## Data block
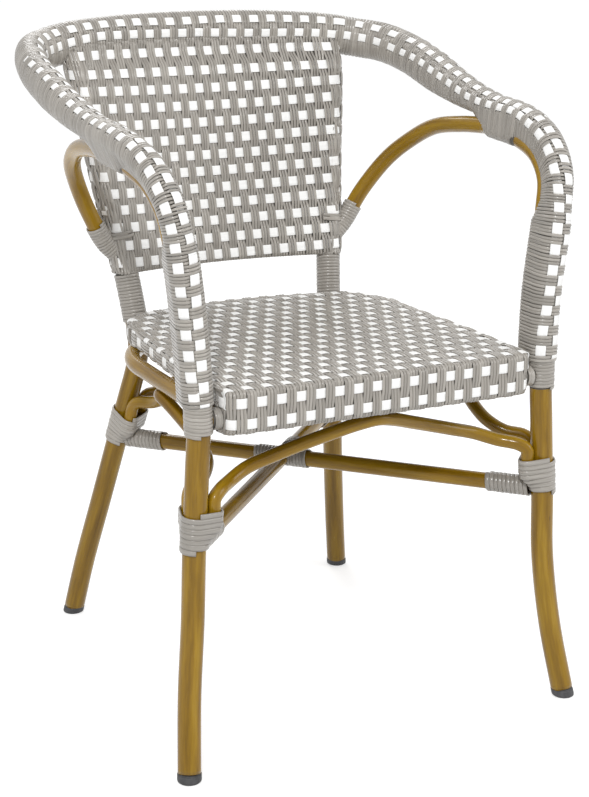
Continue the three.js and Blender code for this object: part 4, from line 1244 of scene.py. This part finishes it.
for name, start, turned in (
    ("front_right", 0, 1), ("rear_left", rear_wrap, 1),
    ("front_left", 0, MIRROR), ("rear_right", rear_wrap, MIRROR),
):
    wound(f"stretcher_strands_{name}", f"stretcher_wrap_{name}", stretcher, start,
          start + WRAP_LONG, ROUND, LONG_TURN, turned)
short_from = middle + 2 * WRAP_SKIN + GAP
wound("crossing_strands", "crossing_wrap", stretcher, middle - CROSSING_HALF,
      middle + CROSSING_HALF, ROUND, CROSSING_TURN)
wound("crossing_strands_short", "crossing_wrap_short", stretcher, short_from,
      short_from + CROSSING_SHORT, ROUND, CROSSING_TURN, MIRROR)

# Hidden rails keep their solids, coloured with the dark painted shade
for name in ("seat_frame", "back_bottom_rail"):
    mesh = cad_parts[name].data
    mesh.materials.clear()
    mesh.materials.append(shadow)


# Camera: a focal length and middle in pixels of the picture's longer side
PICTURE, FOCAL, SHIFT = 797, 1799.7, (-1.8, -0.85)
SENSOR = 36
CAMERA_AT = (-0.9743, -1.9526, 0.9913)
YAW, PITCH, ROLL = (radians(v) for v in (-26.94, 16.53, 0.51))


def place_camera():
    back = np.array([sin(YAW) * cos(PITCH), -cos(YAW) * cos(PITCH), sin(PITCH)])
    right = np.array([cos(YAW), sin(YAW), 0.0])
    up = np.cross(back, right)
    side = cos(ROLL) * right + sin(ROLL) * up
    rise = -sin(ROLL) * right + cos(ROLL) * up
    data = bpy.data.cameras.new("view")
    data.lens = FOCAL * SENSOR / PICTURE
    data.shift_x, data.shift_y = (v / PICTURE for v in SHIFT)
    data.clip_end = 50
    camera = add_object("view", data)
    camera.matrix_world = Matrix([*np.column_stack([side, rise, back, CAMERA_AT]), [0, 0, 0, 1]])
    bpy.context.scene.camera = camera


# Floor, backdrop and light
FLOOR_HALF, FLOOR_GREY, FLOOR_GLOW = 12.0, 0.7, 0.52
SKY_LIGHT, SKY_SEEN = 0.7, 1.0
AIM = Vector((0, 0, 0.4))
LAMPS = {"key": ((-1.6, -2.4, 2.8), 0.55, 58), "fill": ((2.6, -1.8, 1.8), 1.8, 22),
         "back": ((0.5, 2.6, 2.4), 1.6, 25)}


def lamp(name, place, size, power):
    data = bpy.data.lights.new(name, "AREA")
    data.shape = "DISK"
    data.size = size
    data.energy = power
    light = add_object(name, data)
    light.location = place
    light.rotation_euler = (AIM - Vector(place)).to_track_quat("-Z", "Y").to_euler()


def where_seen(tree, unseen, seen):
    """A value for what is seen directly, in a reflection or through glass, and one for light."""
    path = tree.nodes.new("ShaderNodeLightPath")
    total = path.outputs["Is Camera Ray"]
    for ray in ("Is Glossy Ray", "Is Transmission Ray"):
        total = add_node(tree, "Math", 0, {0: total, 1: path.outputs[ray]}, use_clamp=True)
    return spread(tree, total, unseen, seen)


def studio():
    mesh = bpy.data.meshes.new("floor")
    corners = ((-1, -1), (1, -1), (1, 1), (-1, 1))
    mesh.from_pydata([(x * FLOOR_HALF, y * FLOOR_HALF, 0) for x, y in corners], [], [range(4)])
    floor = add_object("floor", mesh)
    made = bpy.data.materials.new("floor_paint")
    made.use_nodes = True
    tree = made.node_tree
    preset(tree, tree.nodes["Principled BSDF"], {
        "Base Color": (FLOOR_GREY, FLOOR_GREY, FLOOR_GREY, 1), "Roughness": 0.9,
        "Specular IOR Level": 0.0, "Emission Color": (1, 1, 1, 1),
        "Emission Strength": where_seen(tree, 0.0, FLOOR_GLOW),
    })
    mesh.materials.append(made)
    world = bpy.data.worlds.new("room")
    world.use_nodes = True
    tree = world.node_tree
    preset(tree, tree.nodes["Background"], {
        "Color": (1, 1, 1, 1), "Strength": where_seen(tree, SKY_LIGHT, SKY_SEEN),
    })
    bpy.context.scene.world = world
    for name, settings in LAMPS.items():
        lamp(name, *settings)
    bpy.context.scene.view_settings.view_transform = "Standard"


place_camera()
studio()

## What you are asked to do
Copy all lines from the listing that contain "mesh".

## Written reply
    mesh = cad_parts[name].data
    mesh.materials.clear()
    mesh.materials.append(shadow)
    mesh = bpy.data.meshes.new("floor")
    mesh.from_pydata([(x * FLOOR_HALF, y * FLOOR_HALF, 0) for x, y in corners], [], [range(4)])
    floor = add_object("floor", mesh)
    mesh.materials.append(made)